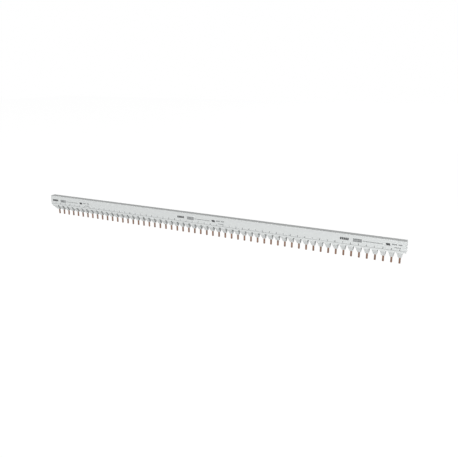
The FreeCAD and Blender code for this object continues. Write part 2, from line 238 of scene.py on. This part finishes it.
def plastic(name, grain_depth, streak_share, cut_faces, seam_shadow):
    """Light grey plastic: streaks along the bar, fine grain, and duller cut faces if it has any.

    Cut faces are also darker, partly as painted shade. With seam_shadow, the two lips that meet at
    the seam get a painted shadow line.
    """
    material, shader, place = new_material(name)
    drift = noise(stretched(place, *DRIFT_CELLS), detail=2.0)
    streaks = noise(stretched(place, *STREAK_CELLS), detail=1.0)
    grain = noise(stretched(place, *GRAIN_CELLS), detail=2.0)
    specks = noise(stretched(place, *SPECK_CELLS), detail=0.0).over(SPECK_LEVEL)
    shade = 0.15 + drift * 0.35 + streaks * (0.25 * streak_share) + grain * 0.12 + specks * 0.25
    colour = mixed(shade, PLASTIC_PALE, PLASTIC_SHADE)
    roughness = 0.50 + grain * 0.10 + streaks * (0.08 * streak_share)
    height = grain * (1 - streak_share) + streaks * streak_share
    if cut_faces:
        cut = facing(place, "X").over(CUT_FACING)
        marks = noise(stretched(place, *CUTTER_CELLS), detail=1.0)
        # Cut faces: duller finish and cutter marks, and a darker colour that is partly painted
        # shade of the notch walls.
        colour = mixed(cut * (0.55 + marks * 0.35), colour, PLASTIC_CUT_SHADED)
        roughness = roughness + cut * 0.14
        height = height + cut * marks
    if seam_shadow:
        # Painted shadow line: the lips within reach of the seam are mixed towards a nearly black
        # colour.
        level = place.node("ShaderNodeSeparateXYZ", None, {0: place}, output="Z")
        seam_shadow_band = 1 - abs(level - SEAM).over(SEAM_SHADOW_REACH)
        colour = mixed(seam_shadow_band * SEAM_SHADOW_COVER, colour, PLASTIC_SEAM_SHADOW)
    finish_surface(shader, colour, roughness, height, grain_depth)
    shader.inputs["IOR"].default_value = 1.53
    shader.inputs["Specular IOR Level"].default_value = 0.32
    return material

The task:
Repeat the listing in full, keeping every line exactly as it is.

Result for this exercise:
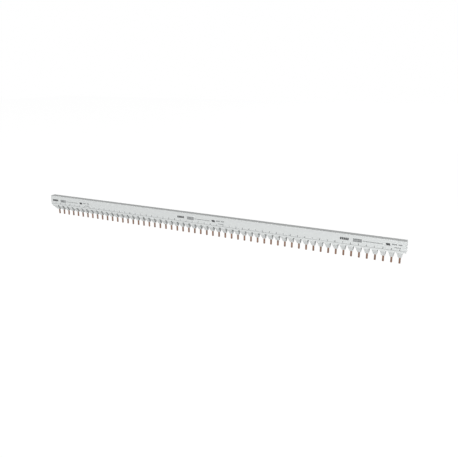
The FreeCAD and Blender code for this object continues. Write part 2, from line 238 of scene.py on. This part finishes it.
def plastic(name, grain_depth, streak_share, cut_faces, seam_shadow):
    """Light grey plastic: streaks along the bar, fine grain, and duller cut faces if it has any.

    Cut faces are also darker, partly as painted shade. With seam_shadow, the two lips that meet at
    the seam get a painted shadow line.
    """
    material, shader, place = new_material(name)
    drift = noise(stretched(place, *DRIFT_CELLS), detail=2.0)
    streaks = noise(stretched(place, *STREAK_CELLS), detail=1.0)
    grain = noise(stretched(place, *GRAIN_CELLS), detail=2.0)
    specks = noise(stretched(place, *SPECK_CELLS), detail=0.0).over(SPECK_LEVEL)
    shade = 0.15 + drift * 0.35 + streaks * (0.25 * streak_share) + grain * 0.12 + specks * 0.25
    colour = mixed(shade, PLASTIC_PALE, PLASTIC_SHADE)
    roughness = 0.50 + grain * 0.10 + streaks * (0.08 * streak_share)
    height = grain * (1 - streak_share) + streaks * streak_share
    if cut_faces:
        cut = facing(place, "X").over(CUT_FACING)
        marks = noise(stretched(place, *CUTTER_CELLS), detail=1.0)
        # Cut faces: duller finish and cutter marks, and a darker colour that is partly painted
        # shade of the notch walls.
        colour = mixed(cut * (0.55 + marks * 0.35), colour, PLASTIC_CUT_SHADED)
        roughness = roughness + cut * 0.14
        height = height + cut * marks
    if seam_shadow:
        # Painted shadow line: the lips within reach of the seam are mixed towards a nearly black
        # colour.
        level = place.node("ShaderNodeSeparateXYZ", None, {0: place}, output="Z")
        seam_shadow_band = 1 - abs(level - SEAM).over(SEAM_SHADOW_REACH)
        colour = mixed(seam_shadow_band * SEAM_SHADOW_COVER, colour, PLASTIC_SEAM_SHADOW)
    finish_surface(shader, colour, roughness, height, grain_depth)
    shader.inputs["IOR"].default_value = 1.53
    shader.inputs["Specular IOR Level"].default_value = 0.32
    return material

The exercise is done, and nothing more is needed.